* What to produce
Each line of the material below should be reproduced exactly.

——————————

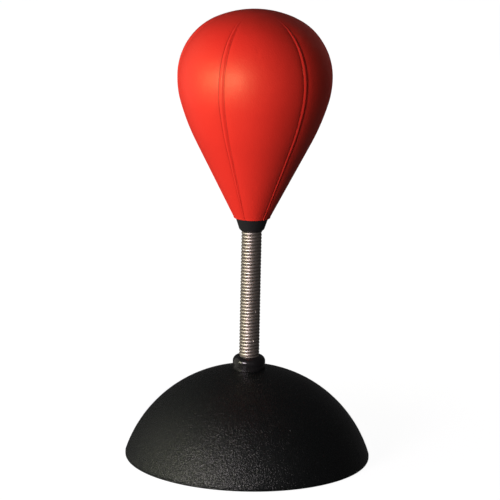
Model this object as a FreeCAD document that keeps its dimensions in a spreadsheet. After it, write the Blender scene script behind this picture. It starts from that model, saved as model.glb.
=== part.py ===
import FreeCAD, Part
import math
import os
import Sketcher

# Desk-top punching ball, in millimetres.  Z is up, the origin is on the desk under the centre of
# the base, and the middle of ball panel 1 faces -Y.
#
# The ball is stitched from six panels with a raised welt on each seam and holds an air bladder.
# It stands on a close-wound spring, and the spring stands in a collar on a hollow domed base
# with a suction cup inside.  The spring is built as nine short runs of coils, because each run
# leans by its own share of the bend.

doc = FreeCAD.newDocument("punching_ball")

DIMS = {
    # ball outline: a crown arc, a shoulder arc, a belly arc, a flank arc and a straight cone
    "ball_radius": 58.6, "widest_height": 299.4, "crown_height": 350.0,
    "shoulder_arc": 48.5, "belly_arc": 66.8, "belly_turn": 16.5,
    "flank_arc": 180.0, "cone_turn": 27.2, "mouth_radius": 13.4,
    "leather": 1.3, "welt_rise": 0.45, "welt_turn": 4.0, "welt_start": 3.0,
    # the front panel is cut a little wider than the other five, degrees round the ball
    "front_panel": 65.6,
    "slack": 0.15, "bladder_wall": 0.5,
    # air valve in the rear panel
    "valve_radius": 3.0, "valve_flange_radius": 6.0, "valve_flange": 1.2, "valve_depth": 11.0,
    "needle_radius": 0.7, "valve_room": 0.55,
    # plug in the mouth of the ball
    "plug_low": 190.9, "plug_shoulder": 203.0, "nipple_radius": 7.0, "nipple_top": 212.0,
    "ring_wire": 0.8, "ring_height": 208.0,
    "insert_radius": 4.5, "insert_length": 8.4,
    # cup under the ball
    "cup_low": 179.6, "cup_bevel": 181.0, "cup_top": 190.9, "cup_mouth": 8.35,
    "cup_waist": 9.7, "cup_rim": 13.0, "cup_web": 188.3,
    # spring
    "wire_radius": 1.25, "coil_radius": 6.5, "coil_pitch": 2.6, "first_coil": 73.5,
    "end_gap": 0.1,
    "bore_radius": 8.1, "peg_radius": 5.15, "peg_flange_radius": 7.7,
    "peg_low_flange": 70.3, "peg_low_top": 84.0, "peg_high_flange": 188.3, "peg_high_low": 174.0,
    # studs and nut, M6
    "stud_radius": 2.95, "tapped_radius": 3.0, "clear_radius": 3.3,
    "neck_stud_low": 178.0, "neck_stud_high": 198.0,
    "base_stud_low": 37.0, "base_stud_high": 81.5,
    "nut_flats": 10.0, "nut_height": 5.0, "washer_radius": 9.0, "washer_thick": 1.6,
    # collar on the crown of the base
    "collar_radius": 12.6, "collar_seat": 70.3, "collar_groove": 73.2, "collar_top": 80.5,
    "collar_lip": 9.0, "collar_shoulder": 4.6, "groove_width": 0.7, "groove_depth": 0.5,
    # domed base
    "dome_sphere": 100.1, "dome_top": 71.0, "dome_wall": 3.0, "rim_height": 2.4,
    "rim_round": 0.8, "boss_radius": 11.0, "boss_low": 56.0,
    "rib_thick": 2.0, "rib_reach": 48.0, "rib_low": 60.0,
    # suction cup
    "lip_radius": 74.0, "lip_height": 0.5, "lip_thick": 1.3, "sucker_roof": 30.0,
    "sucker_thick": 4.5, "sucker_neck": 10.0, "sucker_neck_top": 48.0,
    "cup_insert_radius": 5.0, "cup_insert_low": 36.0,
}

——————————

* Finished exercise
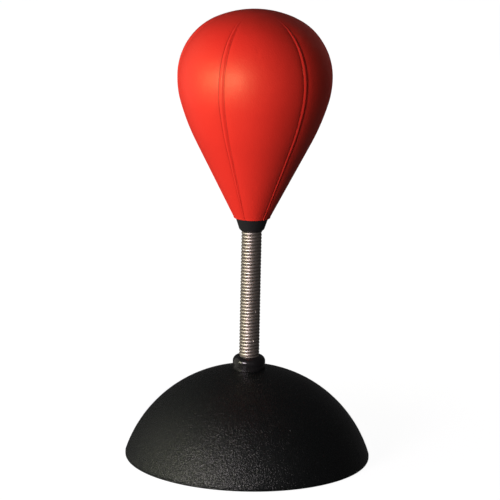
Model this object as a FreeCAD document that keeps its dimensions in a spreadsheet. After it, write the Blender scene script behind this picture. It starts from that model, saved as model.glb.
=== part.py ===
import FreeCAD, Part
import math
import os
import Sketcher

# Desk-top punching ball, in millimetres.  Z is up, the origin is on the desk under the centre of
# the base, and the middle of ball panel 1 faces -Y.
#
# The ball is stitched from six panels with a raised welt on each seam and holds an air bladder.
# It stands on a close-wound spring, and the spring stands in a collar on a hollow domed base
# with a suction cup inside.  The spring is built as nine short runs of coils, because each run
# leans by its own share of the bend.

doc = FreeCAD.newDocument("punching_ball")

DIMS = {
    # ball outline: a crown arc, a shoulder arc, a belly arc, a flank arc and a straight cone
    "ball_radius": 58.6, "widest_height": 299.4, "crown_height": 350.0,
    "shoulder_arc": 48.5, "belly_arc": 66.8, "belly_turn": 16.5,
    "flank_arc": 180.0, "cone_turn": 27.2, "mouth_radius": 13.4,
    "leather": 1.3, "welt_rise": 0.45, "welt_turn": 4.0, "welt_start": 3.0,
    # the front panel is cut a little wider than the other five, degrees round the ball
    "front_panel": 65.6,
    "slack": 0.15, "bladder_wall": 0.5,
    # air valve in the rear panel
    "valve_radius": 3.0, "valve_flange_radius": 6.0, "valve_flange": 1.2, "valve_depth": 11.0,
    "needle_radius": 0.7, "valve_room": 0.55,
    # plug in the mouth of the ball
    "plug_low": 190.9, "plug_shoulder": 203.0, "nipple_radius": 7.0, "nipple_top": 212.0,
    "ring_wire": 0.8, "ring_height": 208.0,
    "insert_radius": 4.5, "insert_length": 8.4,
    # cup under the ball
    "cup_low": 179.6, "cup_bevel": 181.0, "cup_top": 190.9, "cup_mouth": 8.35,
    "cup_waist": 9.7, "cup_rim": 13.0, "cup_web": 188.3,
    # spring
    "wire_radius": 1.25, "coil_radius": 6.5, "coil_pitch": 2.6, "first_coil": 73.5,
    "end_gap": 0.1,
    "bore_radius": 8.1, "peg_radius": 5.15, "peg_flange_radius": 7.7,
    "peg_low_flange": 70.3, "peg_low_top": 84.0, "peg_high_flange": 188.3, "peg_high_low": 174.0,
    # studs and nut, M6
    "stud_radius": 2.95, "tapped_radius": 3.0, "clear_radius": 3.3,
    "neck_stud_low": 178.0, "neck_stud_high": 198.0,
    "base_stud_low": 37.0, "base_stud_high": 81.5,
    "nut_flats": 10.0, "nut_height": 5.0, "washer_radius": 9.0, "washer_thick": 1.6,
    # collar on the crown of the base
    "collar_radius": 12.6, "collar_seat": 70.3, "collar_groove": 73.2, "collar_top": 80.5,
    "collar_lip": 9.0, "collar_shoulder": 4.6, "groove_width": 0.7, "groove_depth": 0.5,
    # domed base
    "dome_sphere": 100.1, "dome_top": 71.0, "dome_wall": 3.0, "rim_height": 2.4,
    "rim_round": 0.8, "boss_radius": 11.0, "boss_low": 56.0,
    "rib_thick": 2.0, "rib_reach": 48.0, "rib_low": 60.0,
    # suction cup
    "lip_radius": 74.0, "lip_height": 0.5, "lip_thick": 1.3, "sucker_roof": 30.0,
    "sucker_thick": 4.5, "sucker_neck": 10.0, "sucker_neck_top": 48.0,
    "cup_insert_radius": 5.0, "cup_insert_low": 36.0,
}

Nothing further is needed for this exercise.